Wednesday, December 29, 2010

Day 2: Walls

So I am seriously loving this blogging thing. Honestly! It is such a great way to keep myself accountable as well as hopefully bless someone else's life through the process. I know I will grow into a better woman through this, but impacting someone's life would be a huge blessing as well. So thank you for reading what I have to say : )

Today's post is about walls. What I mean by this is those walls we put up after being hurt. We all do it, so it's not a shocker. And if you have never put your wall up, then congrats! I envy you for never having your heart broken. But seriously, no one is like that so I guess I am just being facetious.

You probably wouldn't know it, but I have a HUGE wall around my heart right now. It's a big brick wall in the shade of pink. Yes, pink. Red is gross in my opinion. Anyways, back to the moral of the story :)

This wall has been up for awhile now and hasn't quite been able to fall all the way down. I know I have a long way to go before that ever tumbles down, but boy oh boy do I want it to. I really don't like feeling like I can't trust. I don't know when I will be able to fully trust a man, but I guess I have to fully trust God to be able to trust a man who, shockingly, will have faults just like me.

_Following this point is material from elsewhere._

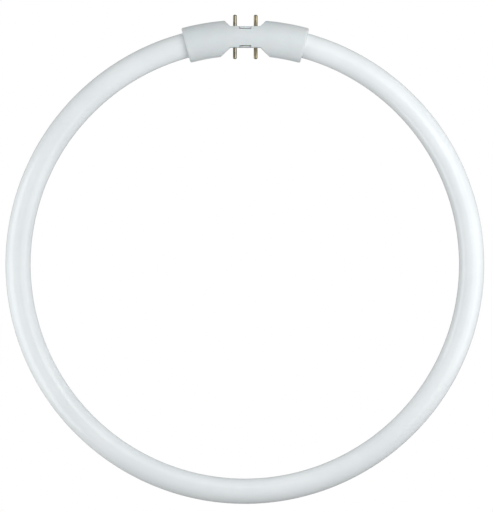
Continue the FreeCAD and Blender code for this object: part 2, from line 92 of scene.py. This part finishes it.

Another reason I am really serious about my one-year journey with God is because I honestly don't know who I am anymore. Those of you who know me well, you know my story. But for those who don't, I was in a relationship for 3.5 years (yessss I know. Long time) and it, for the majority, was not good. I'm not ashamed to say that there was a ton of verbal abuse thrown at me, and I put up for it for way too long.

It is hard to know exactly who you are after someone breaks your heart like my ex did. I started to believe a lot of lies and those lies sink it deep, you know? They don't just disappear over night or just because you aren't with that guy anymore. Some issues I still have to wake up each day and make myself believe that God does not see me the way my ex did.

I have decided that I am not going to live as a victim anymore. What he did to me was inexcusable and I'm still working on the forgiving part. But what really matters is that I have a Father who loves me for exactly who I am and He made me this way for a special guy.

And that guy is going to love every single thing about me, and not try to change who I am. That makes me really happy to know that I am so special to God that He would create a guy just for me. I want a guy who will love me the way God loves me: unconditional.